In the Senate in Washington, D.C., Hendricks continued to mouth racist fare while serving in the Democratic minority. He and other Democrats attempted to obstruct the war measures of President Abraham Lincoln’s administration. He opposed Lincoln’s Emancipation Proclamation and the arming of black men to serve as soldiers and sailors to put down the slaveholders’ rebellion. He voted against the 13th, 14th, and 15th Amendments to the US Constitution, which ended slavery, established equality under the law for all, and granted voting rights to African Americans. Only one other U.S. senator voted against all three measures.

In speeches on the floor of the Senate in support of his amendment votes, he argued that Blacks were not worthy of citizenship. As Republicans held majorities in the Indiana General Assembly, Republican legislators voted for one of their own to replace him in the Senate.

In 1869, Hendricks returned to Indianapolis and his law practice. In 1871, he represented Civil War conspirator Lambdin P. Milligan in a civil suit argued in federal circuit court in Indianapolis against former Governor Oliver P. Morton and a host of military officers who had been involved in Milligan’s illegal military arrest and trial. The civil trial received national attention and was one of the first civil liberties lawsuits in US history (see Civil War Treason Trials). While Hendricks technically won the suit, the court granted plaintiff Milligan just five dollars in damages, a judgment on Milligan’s complicity in treason during the war.

Hendricks remained active in Democratic politics and his name was frequently put forward as the party standard-bearer. The party nominee for governor again in 1868 and 1872, Hendricks won election in 1872 and served as the state’s chief executive for four years marked by economic depression and labor turmoil.

Hendricks’ importance among Democrats spread beyond state boundaries, especially as Indiana was a vital swing state in presidential elections. His name came up in party conventions to form national tickets. In 1876, he was selected to run for vice president with Samuel Tilden of New York topping the Democratic ticket. While Tilden and Hendricks won the popular vote, Rutherford B. Hayes of Ohio and William A. Wheeler of New York won the electoral college after a controversial, back-room deal was made. 

In 1880, he turned down the nomination for the second spot on the national ticket due to poor health. In 1884, Hendricks again was the vice-presidential pick to run with Grover Cleveland. They defeated the James G. Blaine–John A. Logan Republican ticket.
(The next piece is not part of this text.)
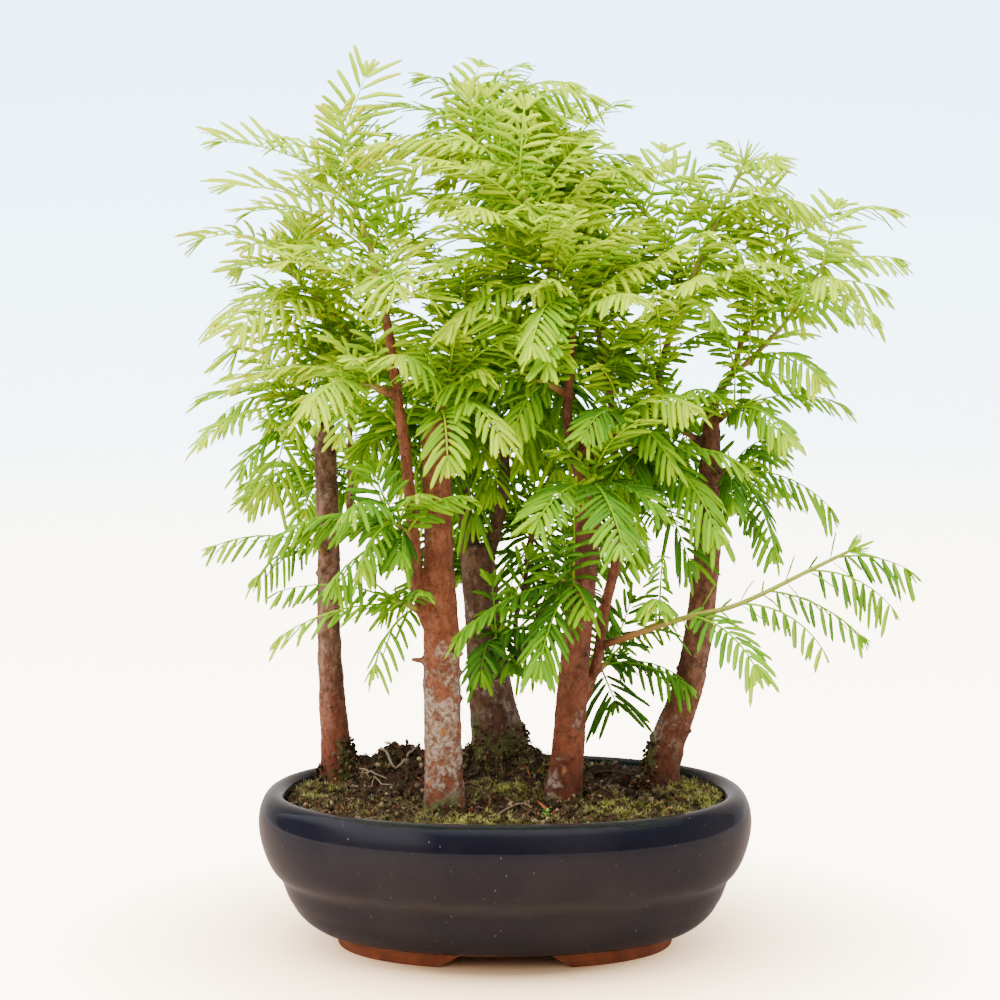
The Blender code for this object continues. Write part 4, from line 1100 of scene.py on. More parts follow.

Suffering ill health, in November 1885, just months into his term as vice president, Hendricks died in his Indianapolis home. Democratic newspapers in the city and state promptly called for a prominent monument to honor him for his decades of loyal party service. Their primary reason for a monument was to counter a recently erected statue in Circle Park honoring Republican hero Oliver P. Morton. In 1890, Democrats unveiled a huge statue of Hendricks outside the State House.